Linglong considering European factory
Shandong province, China-based Linglong Tires is considering a European factory. In the wake of media reports, Tyres & Accessories spoke with company representatives and learnt that a number of locations in both Eastern and Western Europe are being considered.
Locations in the Czech Republic, Poland, Slovakia and even Belgium are said to be the subject of discussions. Reports began flowing after Czech president Milos Zeman met with the chairman of the Chinese commission supervising banks and a representative of tyre maker Linglong Tire.
At this point in time, the company was reportedly looking for where to establish the next phase of its 3+3 production strategy, which calls for Linglong to invest in three Chinese production basis on the mainland and three outside of China. Tyres & Accessories understands that the European talks referred to the concept of bringing a new tyre factory to Europe.
Wang Feng’s face-to-face with Czech President, US plant next
Indeed on 12 May 2017, Wang Feng (the chairman of Linglong Tire) had a face-to-face talk with Czech president, Milos Zeman, in Beijing to discuss the future investment environment.
During the meeting, President Zeman expressed his opinion on Linglong Tire’s overseas investment plan and strategy, and said that Czech government would give full support to Linglong and hoped Linglong could fully consider Czech as the its main investment intention.

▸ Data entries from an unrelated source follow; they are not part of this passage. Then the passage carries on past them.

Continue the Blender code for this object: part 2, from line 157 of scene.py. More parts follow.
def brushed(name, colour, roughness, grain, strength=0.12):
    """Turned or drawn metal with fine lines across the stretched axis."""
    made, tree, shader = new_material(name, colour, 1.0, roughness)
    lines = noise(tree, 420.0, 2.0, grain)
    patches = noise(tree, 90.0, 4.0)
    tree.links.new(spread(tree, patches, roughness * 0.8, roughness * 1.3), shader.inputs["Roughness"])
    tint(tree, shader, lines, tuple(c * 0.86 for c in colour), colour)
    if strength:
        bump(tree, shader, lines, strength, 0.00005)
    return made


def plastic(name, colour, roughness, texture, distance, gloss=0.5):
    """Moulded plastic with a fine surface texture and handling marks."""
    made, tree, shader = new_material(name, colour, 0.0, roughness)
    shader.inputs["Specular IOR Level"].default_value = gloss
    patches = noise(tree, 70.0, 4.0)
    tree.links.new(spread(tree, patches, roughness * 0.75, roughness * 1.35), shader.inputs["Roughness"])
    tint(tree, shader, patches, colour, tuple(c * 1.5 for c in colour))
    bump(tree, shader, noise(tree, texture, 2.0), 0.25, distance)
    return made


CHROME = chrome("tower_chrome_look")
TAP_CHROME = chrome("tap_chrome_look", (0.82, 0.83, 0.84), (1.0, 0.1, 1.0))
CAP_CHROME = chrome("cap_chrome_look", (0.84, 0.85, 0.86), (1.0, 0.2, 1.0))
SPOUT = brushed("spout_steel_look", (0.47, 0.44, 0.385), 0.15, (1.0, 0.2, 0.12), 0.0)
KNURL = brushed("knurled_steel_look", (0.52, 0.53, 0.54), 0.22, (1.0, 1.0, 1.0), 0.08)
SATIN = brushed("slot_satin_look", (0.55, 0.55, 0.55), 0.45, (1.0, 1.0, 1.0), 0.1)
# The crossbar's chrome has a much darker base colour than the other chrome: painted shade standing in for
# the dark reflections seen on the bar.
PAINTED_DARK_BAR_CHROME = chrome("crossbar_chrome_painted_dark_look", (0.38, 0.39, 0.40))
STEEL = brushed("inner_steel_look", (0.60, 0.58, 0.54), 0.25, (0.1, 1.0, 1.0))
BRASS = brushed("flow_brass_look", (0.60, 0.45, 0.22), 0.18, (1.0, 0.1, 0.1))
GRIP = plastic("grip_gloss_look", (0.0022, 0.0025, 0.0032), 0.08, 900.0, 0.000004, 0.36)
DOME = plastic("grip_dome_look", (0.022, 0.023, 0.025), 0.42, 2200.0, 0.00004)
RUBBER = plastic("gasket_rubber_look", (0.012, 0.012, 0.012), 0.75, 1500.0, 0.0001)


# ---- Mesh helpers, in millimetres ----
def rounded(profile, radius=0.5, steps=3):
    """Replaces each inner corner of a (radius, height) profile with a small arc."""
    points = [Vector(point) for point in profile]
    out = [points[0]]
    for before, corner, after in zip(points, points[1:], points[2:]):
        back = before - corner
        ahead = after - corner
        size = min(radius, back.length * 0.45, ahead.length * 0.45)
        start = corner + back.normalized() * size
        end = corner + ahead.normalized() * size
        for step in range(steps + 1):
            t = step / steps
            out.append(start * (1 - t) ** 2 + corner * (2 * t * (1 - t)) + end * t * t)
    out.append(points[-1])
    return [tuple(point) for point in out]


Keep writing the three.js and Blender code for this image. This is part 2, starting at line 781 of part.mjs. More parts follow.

In response Wang Feng expressed his sincere welcome to the president and his team, and gave a brief introduction to Linglong’s 3+3 strategy and sales condition. By the end of 2020, the company will complete the two overseas production bases in America and Europe, gradually realizing the layout of three foreign production bases. At that time the annual production capacity will reach 80 million units. Meanwhile, the company is also studying the investment projects in Eastern European countries such as Czech, Poland and Hungary.
Linglong also met Slovakian government officials
On 18 May the Slovakian ambassador to China, Dusan Bella, and economic counselor, Miroslav Tomo, paid a visit to Linglong Tire. They visited Linglong’s R&D centre and PCR plant number six in Zhaoyuan as well as Linglong Tire’s HQ, accompanied by Liu Zhancun, vice president of Linglong Tire, and Li Wei, deputy general manager of Linglong Tire. The two guests reportedly spoke highly of Linglong tyre’s technical level and intelligent manufacturing level.
After the visit, the two sides held what have been characterised as “friendly talks”. Ambassador Dusan Bella and counsellor Miroslav TOMO introduced Slovakian investment policy and taxation and labour provisions to Linglong Tire and said that Slovakian government was willing to communicate directly with Linglong Tire and provide accurate and reliable information and policy to help Linglong to build its second overseas manufacturing base.
Linglong’s news also follows the company’s erstwhile attempts to buy Kumho – a bid the firm was ultimately outmanoeuvred in by fellow Shandong firm Doublestar. This is significant in the context of the European factory news because the construction of a European plant was also the “plan B” of Apollo Tyres when its own large-scale acquisition of Cooper Tires foundered a few years ago.
According to the latest research, Shandong Linglong is the fourth largest Chinese tyre manufacturer with 2016 sales of 10.5 billion yuan).